China has taken the next step in its quest to become a major space power with the launch of the unmanned Shenzhou 8 vehicle.
The spacecraft rode a Long March 2F rocket into orbit where it will attempt to rendezvous and dock with the Tiangong-1 lab, launched in September.
It would be the first time China has joined two space vehicles together.
The capability is required if the country is to carry through its plan to build a space station by about 2020.
The Long March carrier rocket lifted away from the Jiuquan spaceport in the Gobi Desert at 05:58, Tuesday (21:58 GMT Monday). TV cameras relayed the ascent to orbit.
It will be a couple of days before Shenzhou 8 is in a position to attempt the docking
Shenzhou separated from the rocket's upper-stage about nine minutes into the flight. Confirmation that its solar panels had been deployed was received a short while after.

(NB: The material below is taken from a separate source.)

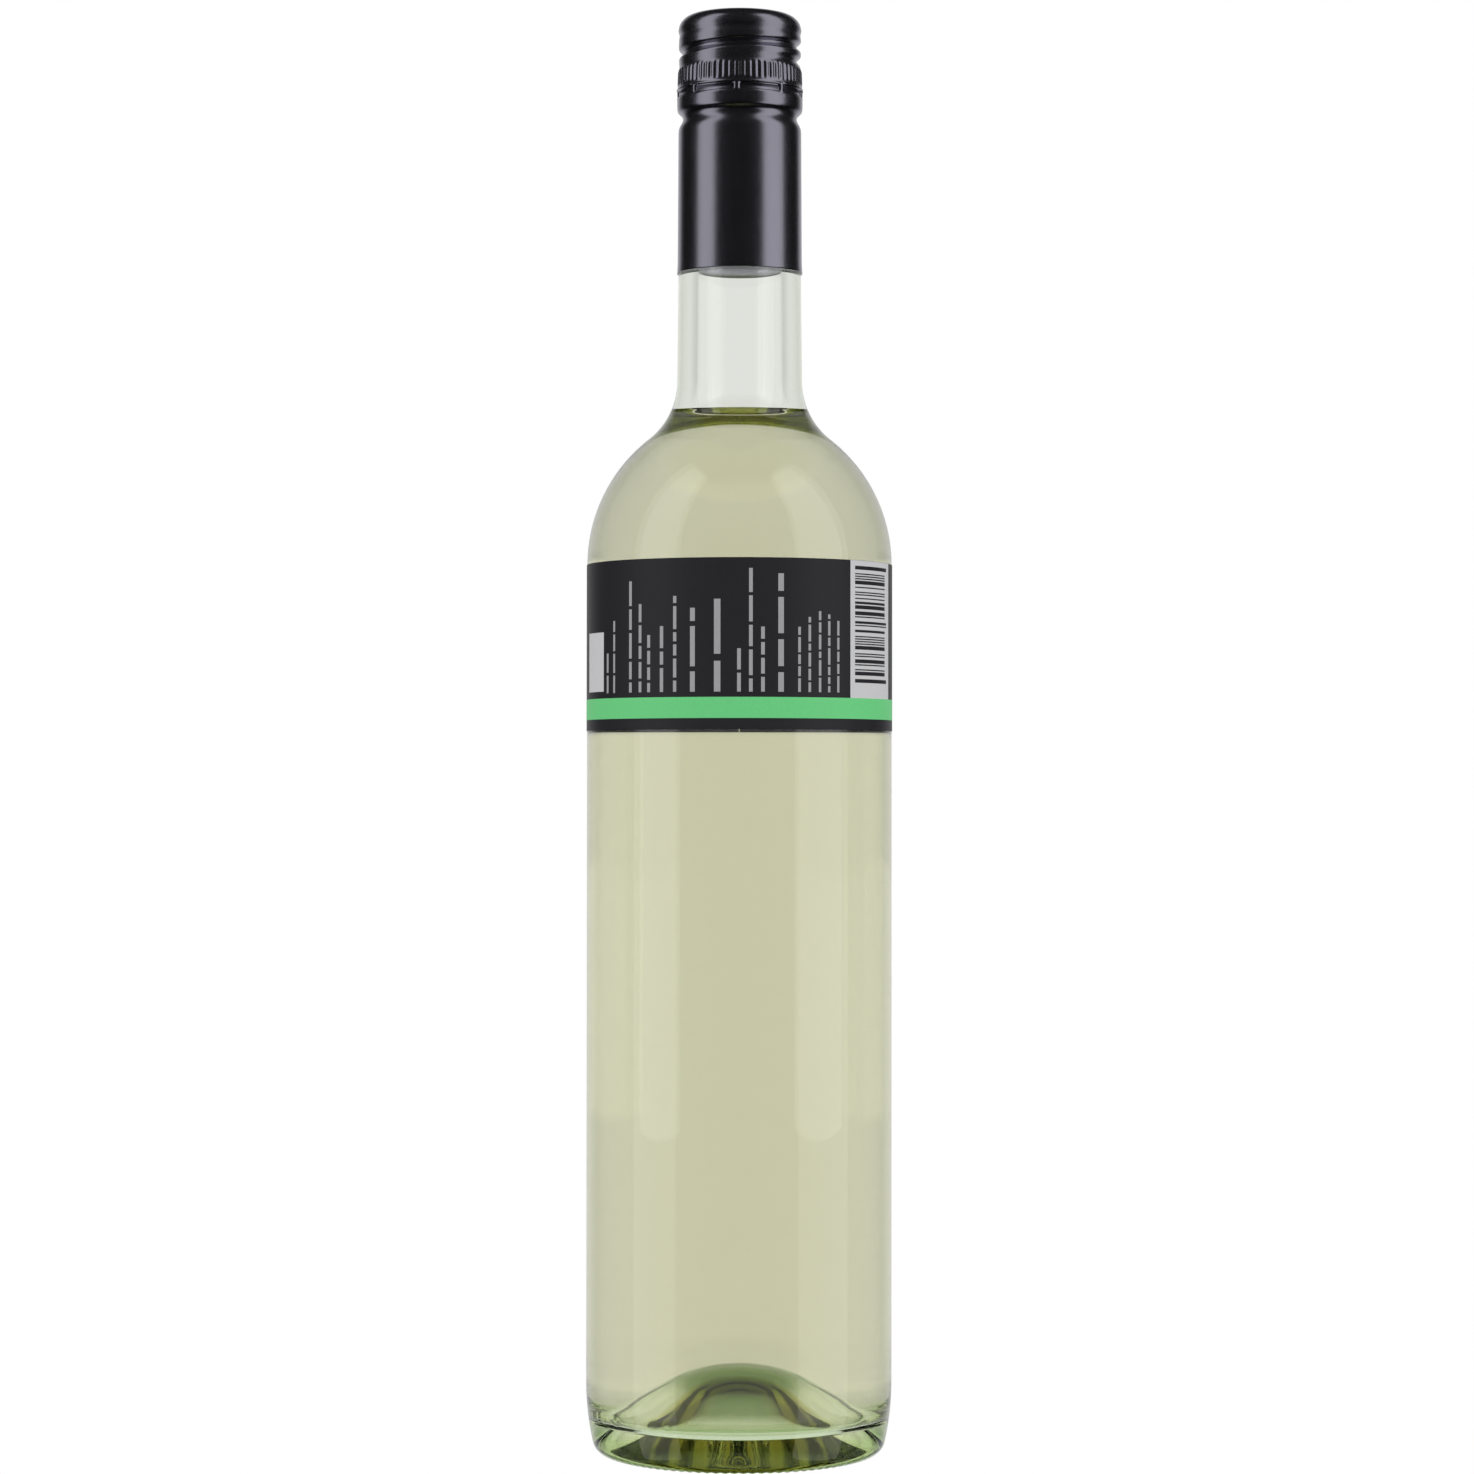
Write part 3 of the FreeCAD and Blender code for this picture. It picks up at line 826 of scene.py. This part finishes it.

It will be a couple of days before Shenzhou is in a position to attempt the docking, which will occur some 340km above the Earth.
The vehicles will be using radar and optical sensors to compute their proximity to each other and guide their final approach and contact.
The pair will then spend 12 days circling the globe together before moving apart and attempting a re-docking. Finally, Shenzhou 8 will detach and its return capsule will head back to Earth.
This will allow experiments carried into orbit to be recovered for analysis. The German space agency has supplied an experimental box containing fish, plants, worms, bacteria and even human cancer cells for a series of biological studies.